Alan Leslie summarises the key points from SURF’s conference but notes a trend that could be seen as a return to a top-down approach and calls for investment in community development.

Alan Leslie MA Hons, PhD, FSA Scot is a professional archaeologist and heritage practitioner for 35 years, working in academia, tertiary education and archaeological consultancy and contracting.  Co-founder and director of Northlight Heritage (2011-17) and Inherit (Institute for Heritage & Sustainable Human Development) (2017-19) and, before that, managing director of GUARD and lecturer in archaeology at Glasgow University.

There’s a lot of reading in Community Wealth Building (CWB) and Levelling Up, as each paragraph draws you inexorably into the Wellbeing Economy, Inclusive Growth, Progressive Procurement, The Preston & Cleveland Models and much more. Before you know it, you’re half way to a Masters degree. But, as Martin Avila noted wryly on the day, this is information we all need to populate our funding applications, so this conference was timely – and merciful, sparing us from having to navigate the more tortuous explanatory texts.

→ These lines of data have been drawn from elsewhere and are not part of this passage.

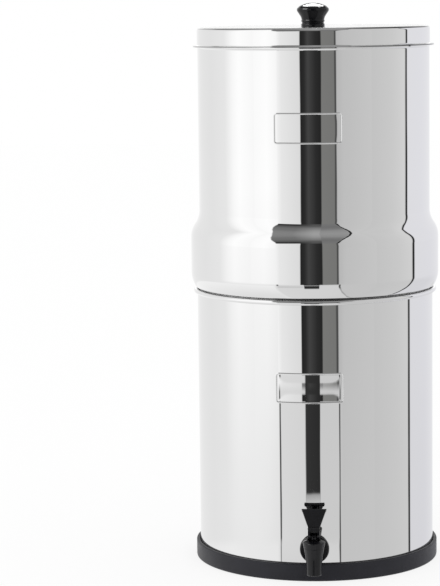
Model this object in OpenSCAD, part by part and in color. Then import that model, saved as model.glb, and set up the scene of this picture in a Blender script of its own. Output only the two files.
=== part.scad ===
// Gravity water filter: two stacked steel chambers, two carbon elements and a lever tap.
// The origin is the middle of the base ring's underside. +Z is up and the tap faces -Y.

/* [Base ring] */
// Height of the rubber ring around the foot
ring_h = 16.6; // [12:0.2:22]
// Thickness of the rubber outside the steel wall
ring_wall = 3.6; // [2.4:0.2:6]
// Thickness of the lip that the steel foot stands on
ring_lip_t = 3; // [2:0.5:5]
// Width of that lip, measured inwards from the steel wall
ring_lip_w = 9; // [6:0.5:14]
// Rounding of the ring's outer edges
ring_edge_r = 1; // [0.4:0.1:1.2]

/* [Lower chamber] */
// Outside diameter of the lower chamber
lower_d = 216; // [196:1:240]
// Height of the lower chamber, from its foot to the top of its rolled rim
lower_h = 248.1; // [225:0.1:290]
// Thickness of the steel sheet of both chambers
wall = 0.8; // [0.6:0.1:1.2]
// How far the rolled rim stands out from the wall
rim_reach = 3.3; // [2.8:0.1:4.5]
// Outside radius of the bottom corner
foot_r = 5; // [3:0.5:6]
// How far the floor is raised above the foot
floor_rise = 6; // [4:0.5:8]
// Width of the foot, measured inwards from the wall
foot_w = 12; // [10:0.5:20]

/* [Upper chamber] */
// Height of the upper chamber above the joint with the lower chamber
upper_h = 220.2; // [215:0.1:270]
// How far its wall is set in from the lower chamber's wall
upper_inset = 3.15; // [2:0.05:6]
// How far the bulge at its bottom stands out past the lower chamber's wall
bulge_reach = 5.35; // [4.5:0.05:8]
// Height of the bulge, from the joint to the start of the shoulder
bulge_h = 48; // [35:0.5:70]
// Height of the curved underside of the bulge
bulge_curve_h = 14.2; // [9:0.1:17]
// Radius of that curve
bulge_curve_r = 26; // [20:0.5:34]
// Height of the S-shaped shoulder above the bulge
shoulder_h = 22; // [16:0.5:34]
// How deep the base of the upper chamber sits inside the lower one
nest_depth = 9; // [6:0.5:14]
// Radial gap between that base and the lower chamber's wall
nest_gap = 0.6; // [0.4:0.1:1.2]
// Radius of the bend under the rim that carries the lid
top_bend_r = 1.8; // [1:0.1:2.5]

/* [Lid] */
// Height of the lid above the rim that it rests on
lid_h = 16.8; // [12:0.1:30]
// Thickness of the lid's sheet
lid_sheet = 0.7; // [0.5:0.1:1]
// How far the lid's side stands out past the upper chamber's wall
lid_reach = 1.05; // [0.8:0.05:2]
// Width of the flange around the lid's side
lid_flange_w = 3.65; // [3.2:0.05:6]
// Drop of the turned-down edge of the flange
lid_curl_h = 1.6; // [1.2:0.1:2.4]
// Radius of the lid's top edge
lid_edge_r = 2.2; // [1.2:0.1:4]

/* [Knob] */
// Height of the knob
knob_h = 21.3; // [16:0.1:30]
// Largest diameter of the knob's head
knob_d = 29.2; // [25:0.1:40]
// Height of the head's widest place above the knob's foot
knob_head_z = 14.9; // [12:0.1:24]
// Diameter of the knob's neck
knob_neck_d = 20.4; // [16:0.1:23]
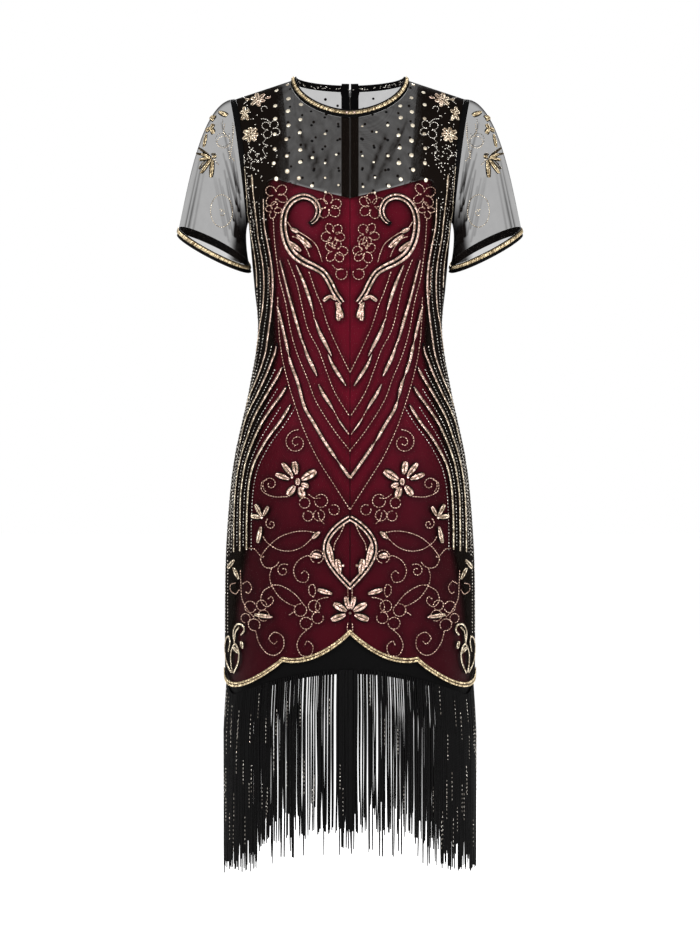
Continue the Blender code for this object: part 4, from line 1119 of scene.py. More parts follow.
def ring(x, z, reach, high=None, gap=0.0, start=0.0):
    angle = np.radians(start) + np.linspace(gap, 2 * np.pi - gap, 40)
    return np.stack([x + reach * np.cos(angle), z + (high or reach) * np.sin(angle)], -1)


def blossom(x, z, petals, reach, start=90.0):
    """An outlined flower: long rounded petals, no two alike, each open towards the middle."""
    for k in range(petals):
        angle = math.radians(start + 360 * k / petals + 8 * rng.standard_normal())
        along, across = np.array([math.cos(angle), math.sin(angle)]), np.array([-math.sin(angle), math.cos(angle)])
        high, wide = reach * (0.40 + 0.09 * rng.random()), reach * (0.31 + 0.10 * rng.random())
        turn = math.pi + np.linspace(0.4, 2 * math.pi - 0.4, 36)
        outline = along * (reach * 0.58 + high * np.cos(turn))[:, None] + across * (wide * np.sin(turn))[:, None]
        yield np.array([x, z]) + outline


def petal(beads, place, x, z, angle, near, far, width, dark_edged=True):
    """A leaf of beads from `near` to `far` mm away from a place, in a direction given in degrees."""
    way = np.array([math.cos(math.radians(angle)), math.sin(math.radians(angle))])
    t = np.linspace(0, 1, 24)
    swell = np.maximum(0.0, np.sin(np.pi * (0.08 + 0.84 * t) ** 1.25)) ** 0.6
    spine = np.array([x, z]) + way * (near + (far - near) * t)[:, None]
    path = np.column_stack([spine, width / 2 * swell])
    for hand in (-1, 1):
        laid(beads, place, path, slant=-hand * 0.75, shift=hand * width / 4 * swell, dark_edged=False)
        # Fewer painted highlights on a leaf, so its gold looks mottled with painted shade
        beads.glints[-1] = beads.glints[-1] ** 1.3
    if not dark_edged:
        return
    points, ways, normals, columns = threaded(place, path, LAID_PITCH, 0.35 * MM)
    outline_strips.append((points, unit(np.cross(normals, ways)), (2 * columns[:, 2] + 3.2) * MM))


def doubled(beads, place, path, between=2.8):
    """Two stripes with a dark line between them. The path's third column is their width together."""
    wide = path[:, 2]
    row_width = np.maximum(0.0, (wide - between) / 2)
    for hand in (-1, 1):
        one = path.copy()
        one[:, 2] = row_width
        laid(beads, place, one, slant=hand * 0.35, shift=hand * (row_width + between) / 2, dark_edged=False)
    points, ways, normals, columns = threaded(place, path, LAID_PITCH, 0.4 * MM)
    beaded = columns[:, 2] > between + 0.9
    outline_strips.append((points[beaded], unit(np.cross(normals, ways))[beaded], (columns[beaded, 2] + 3.4) * MM))


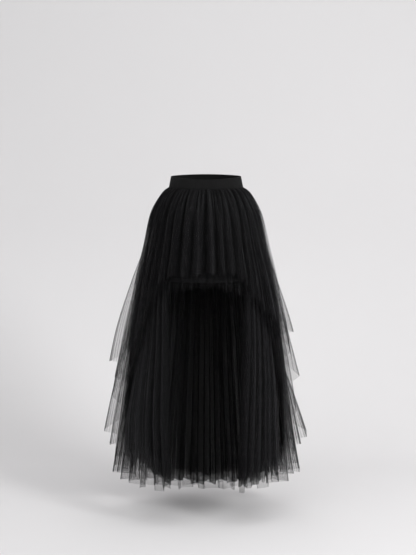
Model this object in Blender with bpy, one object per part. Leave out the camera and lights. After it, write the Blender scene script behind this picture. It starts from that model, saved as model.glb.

In the morning session, devoted to CWB, after a useful summary of the government position from Tom Arthur, we were treated to some illuminating thoughts from Martin Avila (CEIS), followed by some helpful “real world” examples from Emma McMullen & Jude King – on developments in Ayrshire – compared and contrasted with useful perspectives on approaches and achievements in Dunoon from Ann Campbell (Dunoon Area Alliance) & Tacit Tacit’s Hannah Clinch. Collectively these contributions revealed CWB to be neither rigid methodology nor toolkit but rather an adaptable framework for evolutionary place-based change driven by local organisations and people. Martin Avila’s contribution was illuminating in identifying that CWB is not just about financial value but rather aspires to the development of a common language and approach for maximising local benefit, incorporating social and environmental values as well as traditional economic requirements.

In the afternoon we were similarly well served with explanations of Levelling Up, from the UK Government’s Lauren Bruce, and the Scottish Government Funding Context, from David Cowan, together with notes on the numerous programmes and pots of funding available for community and place-based renewal, regeneration and revitalisation. My slight problem here is that while the intentions, and the range and value of the sums involved, sounded impressive, without knowing precisely what these sums need to address, it is difficult to know if they are impressive or not. In fact I suspect it is not so difficult – more difficult perhaps was avoiding a shiver at the spectre of EU Structural Funding haunting the room.

The presentations nevertheless mostly adopted a positive tone, though the challenges remaining were openly acknowledged by all present – speakers, panellists and delegates. Numerous significant observations were made, amongst which was concern at the creeping return to top-down attitudes and behaviour by some anchor organisations, despite the widely acknowledged successes of local organisations as deliverers to their communities at the height of the pandemic (an observation which drew the first spontaneous cheer of the day). Kate Christie observed that, for many people, some of these anchor organisations are de facto “authorities”, with the negative connotations hardly needing spelled out. Calls for a simplified funding and procurement landscape, especially for smaller organisations, was also vigorously applauded, while Karen Dick from Creative Scotland rightly noted the importance but frequent omission of culture from serious consideration in the CWB process. Quote of the day though came from Martin Avila, expounding on the need for community development not engagement, defining the latter as “those events with more sandwiches than delegates”.

Two points of broad consensus seemed to emerge. One is the need to enshrine – in practice – recognition of the knowledge, wisdom and efficacy of specific local people and organisations in determining and delivering to their communities what they need, how and where. This I take to mean supporting the effective ones to gain the stability to remain the anchor organisations they have already proved to be. The other, which will ultimately provide the best chance of achieving that stability, is establishing and supporting paths for local entities to control their own assets – land, property, energy and so on. Community development, in other words. Oh yes – and catch the poet Kevin P Gilday whenever you can; he’s very good indeed.